(3D code data)
============

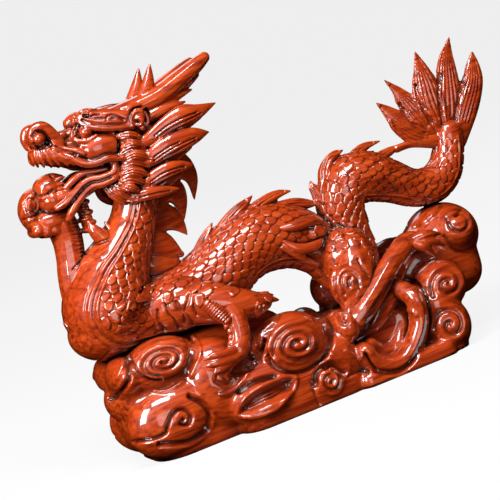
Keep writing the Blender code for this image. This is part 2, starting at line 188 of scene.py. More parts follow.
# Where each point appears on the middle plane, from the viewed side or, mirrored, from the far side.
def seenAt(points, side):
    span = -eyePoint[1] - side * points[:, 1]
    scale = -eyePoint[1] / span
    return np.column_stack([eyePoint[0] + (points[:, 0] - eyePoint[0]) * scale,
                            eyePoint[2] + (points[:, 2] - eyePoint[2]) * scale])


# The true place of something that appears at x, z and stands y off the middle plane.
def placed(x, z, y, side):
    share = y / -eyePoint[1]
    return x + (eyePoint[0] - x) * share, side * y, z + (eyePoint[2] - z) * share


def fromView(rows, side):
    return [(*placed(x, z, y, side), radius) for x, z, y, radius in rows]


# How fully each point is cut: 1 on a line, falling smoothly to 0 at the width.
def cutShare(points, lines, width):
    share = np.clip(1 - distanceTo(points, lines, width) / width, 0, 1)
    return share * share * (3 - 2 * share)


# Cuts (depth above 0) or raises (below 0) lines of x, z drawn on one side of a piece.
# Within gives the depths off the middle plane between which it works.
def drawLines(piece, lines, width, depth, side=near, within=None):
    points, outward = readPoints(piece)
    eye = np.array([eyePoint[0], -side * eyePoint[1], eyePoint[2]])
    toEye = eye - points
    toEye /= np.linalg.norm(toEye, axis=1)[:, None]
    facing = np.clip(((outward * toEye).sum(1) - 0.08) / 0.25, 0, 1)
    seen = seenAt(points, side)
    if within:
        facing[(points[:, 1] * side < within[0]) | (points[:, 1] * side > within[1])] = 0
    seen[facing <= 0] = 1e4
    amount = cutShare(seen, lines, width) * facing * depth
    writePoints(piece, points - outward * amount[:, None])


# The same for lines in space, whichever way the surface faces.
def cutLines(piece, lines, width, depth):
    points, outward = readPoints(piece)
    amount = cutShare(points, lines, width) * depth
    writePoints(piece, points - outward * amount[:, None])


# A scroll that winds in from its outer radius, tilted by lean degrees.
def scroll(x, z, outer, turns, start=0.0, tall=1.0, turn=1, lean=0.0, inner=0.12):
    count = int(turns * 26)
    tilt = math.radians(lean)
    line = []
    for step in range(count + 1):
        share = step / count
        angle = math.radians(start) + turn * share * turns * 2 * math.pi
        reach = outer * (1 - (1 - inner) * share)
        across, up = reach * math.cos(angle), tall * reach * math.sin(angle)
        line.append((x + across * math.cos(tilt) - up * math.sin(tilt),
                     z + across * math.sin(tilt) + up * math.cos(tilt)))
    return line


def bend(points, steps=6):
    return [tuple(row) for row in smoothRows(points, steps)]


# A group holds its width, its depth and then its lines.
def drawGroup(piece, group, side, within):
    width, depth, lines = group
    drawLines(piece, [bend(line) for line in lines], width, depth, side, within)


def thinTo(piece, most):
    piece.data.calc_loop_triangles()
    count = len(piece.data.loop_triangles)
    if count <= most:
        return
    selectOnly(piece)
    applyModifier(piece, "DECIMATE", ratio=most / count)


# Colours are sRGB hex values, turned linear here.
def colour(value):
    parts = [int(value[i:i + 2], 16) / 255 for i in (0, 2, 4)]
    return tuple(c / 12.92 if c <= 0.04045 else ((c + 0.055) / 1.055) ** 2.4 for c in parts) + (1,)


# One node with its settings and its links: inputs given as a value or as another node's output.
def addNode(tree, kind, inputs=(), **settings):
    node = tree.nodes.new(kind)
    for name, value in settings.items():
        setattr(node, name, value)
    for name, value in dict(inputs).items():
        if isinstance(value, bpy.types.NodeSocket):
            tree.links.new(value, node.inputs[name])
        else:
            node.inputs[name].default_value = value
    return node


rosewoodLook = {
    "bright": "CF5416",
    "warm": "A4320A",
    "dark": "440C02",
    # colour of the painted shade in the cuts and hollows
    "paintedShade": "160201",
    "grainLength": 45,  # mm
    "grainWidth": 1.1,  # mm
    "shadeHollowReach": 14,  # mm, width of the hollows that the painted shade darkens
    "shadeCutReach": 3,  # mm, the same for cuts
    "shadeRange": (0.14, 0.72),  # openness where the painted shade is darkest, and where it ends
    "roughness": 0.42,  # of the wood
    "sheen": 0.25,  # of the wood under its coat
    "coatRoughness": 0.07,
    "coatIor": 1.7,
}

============

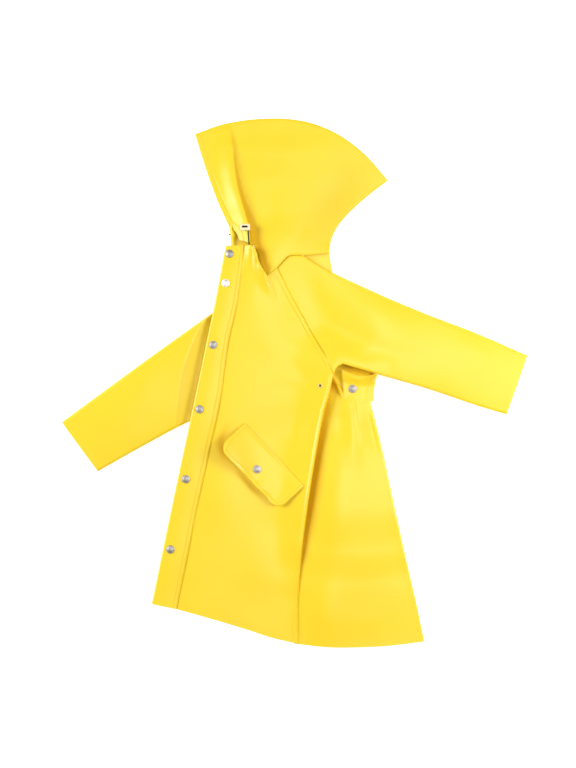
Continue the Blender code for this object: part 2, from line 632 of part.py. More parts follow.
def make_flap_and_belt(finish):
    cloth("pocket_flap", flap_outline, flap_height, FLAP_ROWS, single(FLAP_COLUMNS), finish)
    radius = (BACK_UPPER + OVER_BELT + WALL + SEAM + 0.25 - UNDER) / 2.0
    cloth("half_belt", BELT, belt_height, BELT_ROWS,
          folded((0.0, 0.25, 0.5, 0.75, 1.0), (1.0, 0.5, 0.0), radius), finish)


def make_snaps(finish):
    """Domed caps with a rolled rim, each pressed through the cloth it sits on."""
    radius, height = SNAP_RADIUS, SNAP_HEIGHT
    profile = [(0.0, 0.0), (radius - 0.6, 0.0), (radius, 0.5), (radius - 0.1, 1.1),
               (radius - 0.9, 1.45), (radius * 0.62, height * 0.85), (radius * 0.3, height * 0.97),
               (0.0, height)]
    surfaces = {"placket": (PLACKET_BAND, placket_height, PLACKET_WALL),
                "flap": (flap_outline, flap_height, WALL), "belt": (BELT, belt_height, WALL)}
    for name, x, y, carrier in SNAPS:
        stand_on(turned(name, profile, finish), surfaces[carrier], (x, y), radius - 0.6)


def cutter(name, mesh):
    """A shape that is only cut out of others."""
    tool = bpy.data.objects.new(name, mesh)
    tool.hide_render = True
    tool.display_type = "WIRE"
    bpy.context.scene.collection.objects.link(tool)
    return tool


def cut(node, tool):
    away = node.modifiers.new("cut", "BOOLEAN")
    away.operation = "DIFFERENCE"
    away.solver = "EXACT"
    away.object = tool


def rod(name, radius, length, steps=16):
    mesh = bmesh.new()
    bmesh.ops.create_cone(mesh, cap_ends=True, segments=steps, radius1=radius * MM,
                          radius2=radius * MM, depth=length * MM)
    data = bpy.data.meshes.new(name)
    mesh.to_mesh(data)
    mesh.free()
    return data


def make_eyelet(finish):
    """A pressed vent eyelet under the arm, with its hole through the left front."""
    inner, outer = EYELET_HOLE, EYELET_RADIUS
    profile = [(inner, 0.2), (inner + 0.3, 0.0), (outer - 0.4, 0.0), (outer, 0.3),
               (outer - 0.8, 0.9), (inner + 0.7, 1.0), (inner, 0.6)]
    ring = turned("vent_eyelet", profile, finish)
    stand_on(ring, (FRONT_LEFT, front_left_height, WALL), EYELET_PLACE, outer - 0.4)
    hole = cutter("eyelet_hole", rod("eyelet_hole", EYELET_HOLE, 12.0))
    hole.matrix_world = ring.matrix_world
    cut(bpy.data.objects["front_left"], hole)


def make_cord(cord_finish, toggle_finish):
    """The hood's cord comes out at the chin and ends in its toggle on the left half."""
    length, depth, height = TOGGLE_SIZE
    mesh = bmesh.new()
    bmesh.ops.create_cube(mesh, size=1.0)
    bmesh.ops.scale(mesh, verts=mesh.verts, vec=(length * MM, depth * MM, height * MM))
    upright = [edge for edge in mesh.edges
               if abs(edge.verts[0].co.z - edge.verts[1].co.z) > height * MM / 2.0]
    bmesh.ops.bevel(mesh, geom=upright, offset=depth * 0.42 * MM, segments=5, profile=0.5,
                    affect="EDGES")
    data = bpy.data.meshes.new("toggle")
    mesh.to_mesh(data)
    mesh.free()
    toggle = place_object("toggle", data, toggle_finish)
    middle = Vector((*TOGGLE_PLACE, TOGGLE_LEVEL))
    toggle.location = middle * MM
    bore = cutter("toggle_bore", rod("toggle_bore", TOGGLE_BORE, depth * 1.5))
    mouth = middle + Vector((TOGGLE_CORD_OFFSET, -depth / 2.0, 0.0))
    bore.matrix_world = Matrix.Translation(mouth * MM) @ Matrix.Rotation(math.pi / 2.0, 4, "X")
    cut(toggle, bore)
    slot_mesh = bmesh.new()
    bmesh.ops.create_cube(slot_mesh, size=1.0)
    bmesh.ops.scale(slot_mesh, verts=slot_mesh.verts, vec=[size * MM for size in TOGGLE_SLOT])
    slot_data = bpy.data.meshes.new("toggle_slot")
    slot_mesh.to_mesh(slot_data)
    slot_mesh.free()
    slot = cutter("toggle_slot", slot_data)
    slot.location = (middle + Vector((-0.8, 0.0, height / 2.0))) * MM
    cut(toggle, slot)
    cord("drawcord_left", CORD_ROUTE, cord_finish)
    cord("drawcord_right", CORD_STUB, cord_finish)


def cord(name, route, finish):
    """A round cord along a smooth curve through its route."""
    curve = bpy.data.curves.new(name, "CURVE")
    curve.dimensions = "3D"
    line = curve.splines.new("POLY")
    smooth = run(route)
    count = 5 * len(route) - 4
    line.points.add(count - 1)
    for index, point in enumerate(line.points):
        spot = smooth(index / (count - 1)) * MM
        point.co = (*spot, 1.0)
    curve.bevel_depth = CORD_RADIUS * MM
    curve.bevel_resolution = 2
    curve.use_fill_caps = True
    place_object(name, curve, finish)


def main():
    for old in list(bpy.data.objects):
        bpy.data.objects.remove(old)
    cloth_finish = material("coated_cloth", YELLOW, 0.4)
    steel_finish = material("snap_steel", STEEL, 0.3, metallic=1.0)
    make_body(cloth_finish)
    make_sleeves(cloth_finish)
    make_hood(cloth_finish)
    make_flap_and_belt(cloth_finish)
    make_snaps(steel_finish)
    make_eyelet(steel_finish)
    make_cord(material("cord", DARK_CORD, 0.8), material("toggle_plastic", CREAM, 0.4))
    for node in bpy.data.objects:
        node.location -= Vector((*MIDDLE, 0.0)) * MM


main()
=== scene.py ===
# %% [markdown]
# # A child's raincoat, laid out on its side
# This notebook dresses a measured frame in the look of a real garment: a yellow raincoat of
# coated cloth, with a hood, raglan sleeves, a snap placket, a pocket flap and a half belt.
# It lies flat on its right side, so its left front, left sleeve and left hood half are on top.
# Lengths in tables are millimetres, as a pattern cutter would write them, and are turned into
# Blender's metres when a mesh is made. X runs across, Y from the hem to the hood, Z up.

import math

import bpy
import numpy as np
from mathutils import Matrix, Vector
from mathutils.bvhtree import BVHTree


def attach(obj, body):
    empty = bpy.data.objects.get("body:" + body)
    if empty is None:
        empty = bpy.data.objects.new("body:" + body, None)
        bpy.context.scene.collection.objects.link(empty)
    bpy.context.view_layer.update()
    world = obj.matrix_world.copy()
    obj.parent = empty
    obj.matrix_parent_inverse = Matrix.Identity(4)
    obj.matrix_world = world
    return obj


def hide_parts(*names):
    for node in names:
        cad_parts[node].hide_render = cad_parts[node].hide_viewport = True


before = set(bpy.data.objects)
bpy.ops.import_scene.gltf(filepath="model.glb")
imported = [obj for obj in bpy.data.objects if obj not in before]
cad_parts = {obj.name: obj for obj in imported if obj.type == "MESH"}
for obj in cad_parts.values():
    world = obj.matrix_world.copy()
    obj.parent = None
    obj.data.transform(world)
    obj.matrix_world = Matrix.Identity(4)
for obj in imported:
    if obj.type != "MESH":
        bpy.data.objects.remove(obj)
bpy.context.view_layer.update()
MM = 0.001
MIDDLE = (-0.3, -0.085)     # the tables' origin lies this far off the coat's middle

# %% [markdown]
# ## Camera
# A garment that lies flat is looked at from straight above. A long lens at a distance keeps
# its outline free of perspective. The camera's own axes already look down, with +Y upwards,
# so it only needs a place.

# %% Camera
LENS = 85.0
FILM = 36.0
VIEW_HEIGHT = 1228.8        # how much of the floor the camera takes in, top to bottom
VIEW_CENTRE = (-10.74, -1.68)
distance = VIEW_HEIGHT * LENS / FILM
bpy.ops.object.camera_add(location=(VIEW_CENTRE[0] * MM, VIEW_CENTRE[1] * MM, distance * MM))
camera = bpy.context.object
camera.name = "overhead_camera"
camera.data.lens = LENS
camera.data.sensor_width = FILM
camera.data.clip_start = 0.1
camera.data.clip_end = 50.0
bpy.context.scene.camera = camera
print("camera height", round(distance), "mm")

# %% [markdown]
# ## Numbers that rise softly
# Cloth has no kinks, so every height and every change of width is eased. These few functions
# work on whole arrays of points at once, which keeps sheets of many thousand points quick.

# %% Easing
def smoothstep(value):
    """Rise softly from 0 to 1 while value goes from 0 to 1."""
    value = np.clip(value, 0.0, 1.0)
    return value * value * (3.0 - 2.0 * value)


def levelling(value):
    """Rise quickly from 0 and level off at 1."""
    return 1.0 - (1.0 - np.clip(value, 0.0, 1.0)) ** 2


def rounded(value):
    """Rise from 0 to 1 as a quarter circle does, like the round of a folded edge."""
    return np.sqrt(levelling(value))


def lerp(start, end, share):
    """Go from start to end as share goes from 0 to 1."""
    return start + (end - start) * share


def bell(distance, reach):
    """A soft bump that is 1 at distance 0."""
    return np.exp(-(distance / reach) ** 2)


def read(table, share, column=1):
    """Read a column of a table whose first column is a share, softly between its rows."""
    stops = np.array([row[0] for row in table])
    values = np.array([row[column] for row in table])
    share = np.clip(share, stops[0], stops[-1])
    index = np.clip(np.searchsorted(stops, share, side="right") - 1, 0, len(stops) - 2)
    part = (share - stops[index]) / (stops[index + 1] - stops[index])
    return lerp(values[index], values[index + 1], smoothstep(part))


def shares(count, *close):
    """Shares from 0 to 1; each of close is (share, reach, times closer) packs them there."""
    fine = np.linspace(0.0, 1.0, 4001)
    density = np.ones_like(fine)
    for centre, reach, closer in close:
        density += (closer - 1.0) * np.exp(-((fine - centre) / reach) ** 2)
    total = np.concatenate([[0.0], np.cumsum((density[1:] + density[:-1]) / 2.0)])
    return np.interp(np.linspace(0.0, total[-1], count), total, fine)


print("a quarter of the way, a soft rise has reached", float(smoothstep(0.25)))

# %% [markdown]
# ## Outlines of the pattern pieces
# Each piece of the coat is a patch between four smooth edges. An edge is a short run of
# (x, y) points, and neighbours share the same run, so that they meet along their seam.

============

### Task directions:
Output the section opening with the line that has "make_sleeves(cloth_finish)" and closing with the line that has "obj.matrix_world = Matrix.Identity(4)". Keep both end lines and leave out the rest.

### Problem solution:
    make_sleeves(cloth_finish)
    make_hood(cloth_finish)
    make_flap_and_belt(cloth_finish)
    make_snaps(steel_finish)
    make_eyelet(steel_finish)
    make_cord(material("cord", DARK_CORD, 0.8), material("toggle_plastic", CREAM, 0.4))
    for node in bpy.data.objects:
        node.location -= Vector((*MIDDLE, 0.0)) * MM


main()
=== scene.py ===
# %% [markdown]
# # A child's raincoat, laid out on its side
# This notebook dresses a measured frame in the look of a real garment: a yellow raincoat of
# coated cloth, with a hood, raglan sleeves, a snap placket, a pocket flap and a half belt.
# It lies flat on its right side, so its left front, left sleeve and left hood half are on top.
# Lengths in tables are millimetres, as a pattern cutter would write them, and are turned into
# Blender's metres when a mesh is made. X runs across, Y from the hem to the hood, Z up.

import math

import bpy
import numpy as np
from mathutils import Matrix, Vector
from mathutils.bvhtree import BVHTree


def attach(obj, body):
    empty = bpy.data.objects.get("body:" + body)
    if empty is None:
        empty = bpy.data.objects.new("body:" + body, None)
        bpy.context.scene.collection.objects.link(empty)
    bpy.context.view_layer.update()
    world = obj.matrix_world.copy()
    obj.parent = empty
    obj.matrix_parent_inverse = Matrix.Identity(4)
    obj.matrix_world = world
    return obj


def hide_parts(*names):
    for node in names:
        cad_parts[node].hide_render = cad_parts[node].hide_viewport = True


before = set(bpy.data.objects)
bpy.ops.import_scene.gltf(filepath="model.glb")
imported = [obj for obj in bpy.data.objects if obj not in before]
cad_parts = {obj.name: obj for obj in imported if obj.type == "MESH"}
for obj in cad_parts.values():
    world = obj.matrix_world.copy()
    obj.parent = None
    obj.data.transform(world)
    obj.matrix_world = Matrix.Identity(4)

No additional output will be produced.